Youss encadré par Fortuné et Soliac
Après le spectacle, que les niçois ont raté (public pas nombreux, faute de médiatisation ?), nous nous sommes en effet retrouvés "en famille" chez Lina Badila, notre hôtesse, autour d'un bon bouillon de poisson salé aux crevettes séchées, accompagné de semoule s'il vous plaît, à défaut de manioc (le congolais et le manioc, une longue histoire!). Longue causerie, jusqu'au petit matin, vers 5 heures du matin. Je ne peux pas ne pas dire un mot sur Youss Banda, chanteur qui a beaucoup voyagé (comme ses compagnons d'ailleurs). C'est un homme direct, qui parle de tout avec la même aisance, la même franchise, la même légèreté, depuis la crainte, non pas de mourir (on n'y peut rien, elle nous prendra tous, lui surtout se sent quelque peu menacé à cause de sa dénonciation du pouvoir dans ses chansons) mais de mourir à l'étranger (lourde charge pour les siens au pays) ; depuis des sujets graves donc comme la mort ou la solitude qui se cache parfois derrière les apparences d'artiste connu, jusqu'à des sujets plutôt légers, voire coquins, comme les gémissements de plaisir que les femmes de chez nous devraient exprimer en langue de chez nous pour flatter l'oreille de l'amant... La conversation de Youss Banda est à elle seule un spectacle : langage fleuri ; beaucoup d'humour, de bonhomie ; de l'ironie parfois. Très taquin, très lucide. G.B., Albert et Liss
Le samedi 23, la soirée a commencé avec la lecture de quelques extraits de Détonations et Folie par son auteure, qui était accompagnée en musique par deux guitaristes de talent : Albert Kisukidi, du Congo Kinshasa, et Gustave Bimbou, du Congo Brazzaville. Leurs mélodies ont diffusé dans la salle une atmosphère toute faite de recueillement, de douce amertume. Dans un tel contexte, l'amertume du thème du livre et la douceur que peut représenter l'espoir et l'envie d'aller de l'avant ne pouvaient que naturellement prendre vie dans la voix de l'auteure. Angéla et son groupeAprès la folie au bout des Détonations, l'attachement à la tradition et la célébration de la vie avec Angéla May et son groupe, de Madagascar. Tous plutôt jeunes dans l'ensemble, la chanteuse surtout, mais quelle maturité ! quelle profondeur dans l'expression de leur talent ! A chaque intermède, une parole édifiante d'Angéla : "Nous sommes tous porteurs d'avenir, a-t-elle dit par exemple, mais nous portons également le passé." cette interaction entre les époques s'est traduite agréablement dans leurs morceaux, avec des accents modernes et une joie communicative qui, elle, est intemporelle. Je les ai trouvés en harmonie avec leurs ancêtres, avec le public, avec le monde qui les entoure. Les jeunes Comoriens
Le concert s'est achevé avec le groupe musical des jeunes Comoriens de Nice. Parmi ces jeunes originaires des Comores, on pouvait remarquer un très agile et joyeux jeune homme ayant déjà accumulé un certain nombre de décennies. Un septuagénaire ? Je n'ai pas réussi à lui arracher le nombre de ses années, mais qu'importe ! puisqu'éclatait la jeunesse et la vigueur dans ses pas de danse, dans son âme aussi. La particularité de ce groupe, c'était une joie débordante, la joie de chanter et de danser, la joie d'être ensemble, ils semblaient dire à tous : "soyons joyeux !"

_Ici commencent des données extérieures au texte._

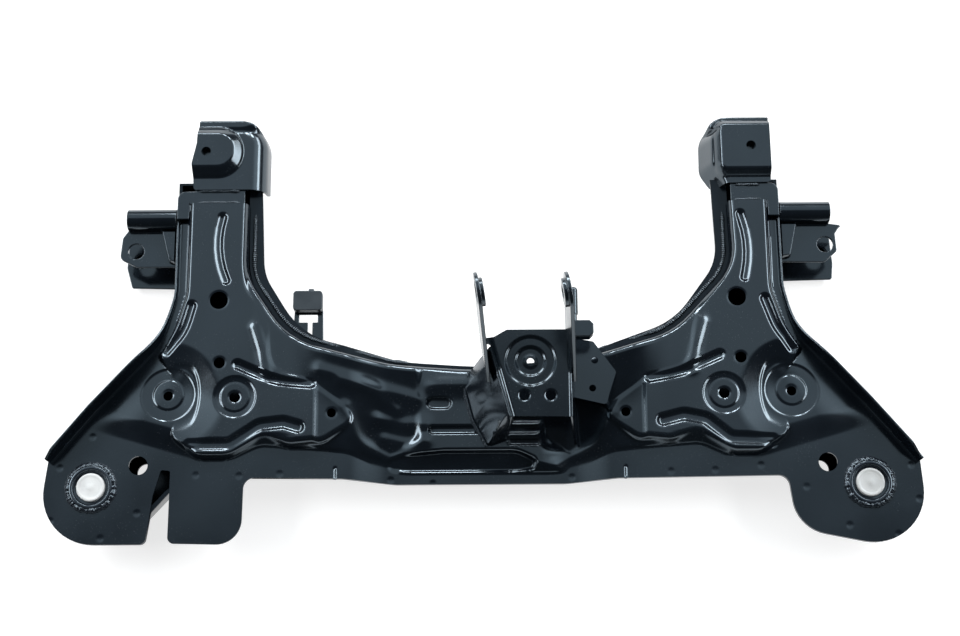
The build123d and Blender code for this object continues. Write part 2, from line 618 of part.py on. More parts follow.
@cache
def centre_web():
    """Level web of the centre bracket with a dished seat and two smaller holes."""
    points = [(32, WEB_REAR_Y, 2), (11, 140, 3), (3, 141, 0)]
    points += [(2, 147, 0), (15, 147, 3), (29, WEB_FRONT_Y, 3)]
    points += [(WEB_RIGHT_X, WEB_FRONT_Y, 2), (WEB_RIGHT_X, WEB_REAR_Y - 1, 2)]
    web = prism(points, WEB_TOP - PLATE, WEB_TOP)
    x, y = WEB_CIRCLE
    web += disc(x, y, 16, WEB_TOP - PLATE - WEB_DISH, WEB_TOP, 28)
    web -= disc(x, y, 15.5, WEB_TOP - WEB_DISH, WEB_TOP + 0.01, 26)
    web -= disc(x, y, WEB_CENTRE_HOLE, 90, 130)
    for x, y in WEB_SMALL_HOLES:
        web -= disc(x, y, WEB_SMALL_HOLE, 90, 130)
    return web - ear(-1, FIT_GAP) - ear(1, FIT_GAP)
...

Momar, conteur originaire du Sénégal et G.B.
Dimanche matin, 6h30. Retour brutal à la réalité quotidienne : "En raison d'un acte de vandalisme, le TGV en direction de Paris Lyon subit un retard de..." De fait, nous sommes partis avec deux heures et demie de retard. Heureusement que j'avais Daniel Pennac avec moi. Qu'est-ce que je me suis marrée en lisant les pages de Chagrin d'école ! En outre, quand je levais le nez, la belle vue de la mer baignée du soleil naissant sur la côte d'azur achevait d'étouffer dans ma gorge tous les jurons que pouvait suciter ce retard inopportun.